When she stripped away corsets, petticoats, and heavy layers in favor of simple, practical silhouettes, she wasn’t just making clothes, she was staging a cultural rebellion. The Chanel suit and the little black dress became uniforms of modernity, emblems of independence for the 20th-century woman.
If Chanel’s clothes liberated women, her perfume gave them mystery. In 1921, she launched Chanel No. 5, a fragrance that would become the most famous in the world. Working with French-Russian perfumer Ernest Beaux, Chanel wanted to break away from convention. At a time when perfumes either smelled like a single flower (the respectable choice) or were cloying and overt (favored by courtesans), she demanded something radical: an “abstract scent, crafted like a dress.”
The secret came from aldehydes (special ingredients that made the perfume brighter and longer-lasting), perfect for the modern woman with a busy, liberated life. But Chanel masked this innovation with a story as simple as it was powerful: she chose the fifth sample, because five was her lucky number.
Even the bottle was an act of rebellion. Gone were ornate flacons; instead, she introduced a minimalist square design. This fusion of technical revolution, myth, and aesthetic purity transformed No. 5 into more than a perfume. It became the scent of modernity itself: bold, artistic, and timeless.
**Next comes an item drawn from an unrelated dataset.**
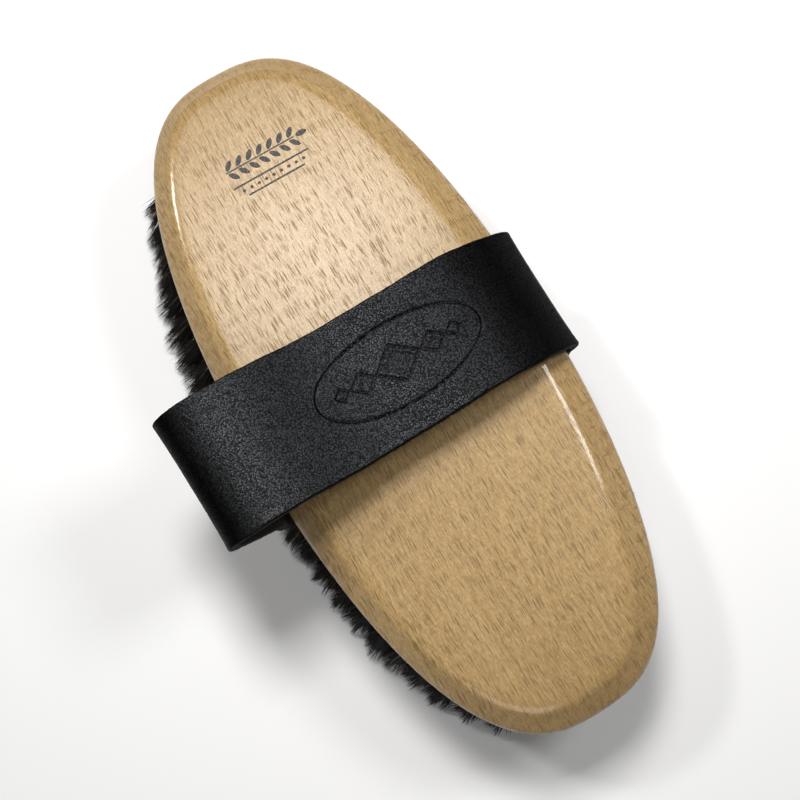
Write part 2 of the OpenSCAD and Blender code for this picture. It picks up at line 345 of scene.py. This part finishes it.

Every myth has a shadow, and Chanel’s is as compelling as her triumphs. During World War II, she lived at the Ritz in occupied Paris, sharing the hotel with high-ranking Nazi officers. She entered into a relationship with Baron Hans Günther von Dincklage, a German intelligence officer, and declassified archives confirm her activities as an agent codenamed F-7124.
Her wartime record is deeply troubling. She attempted to exploit Nazi anti-Semitic laws to wrest control of the Chanel No. 5 business from her Jewish partners, the Wertheimer family. She even participated in diplomatic missions on behalf of the Germans, including an operation to broker a separate peace with Churchill.
And yet, she survived. While many French women accused of “horizontal collaboration” faced public humiliation, Chanel avoided prosecution, likely protected by her connections, including Winston Churchill himself.
For the brand, this chapter remains a paradox. Some exhibitions present documents suggesting she also aided the Resistance, creating ambiguity. Rather than erasing this controversy, Chanel’s legacy incorporates it, making her persona darker and more complex. But her flaws never took away the magnetic force of who she was.
When you wear Chanel, you’re not just wearing fashion, you’re carrying a piece of her story. From orphan to icon, from rebel to collaborator, she was never static, never simple. As Kapferer reminds us, luxury brands thrive when they behave like art, bold, uncompromising, and provocative. Chanel understood this instinctively. She blurred the lines between truth and myth, simplicity and sophistication, beauty and scandal. In doing so, she created not just a fashion house, but a cultural monument.
Chanel is more than fabric or fragrance; but about the story you choose to live, it’s about self-invention.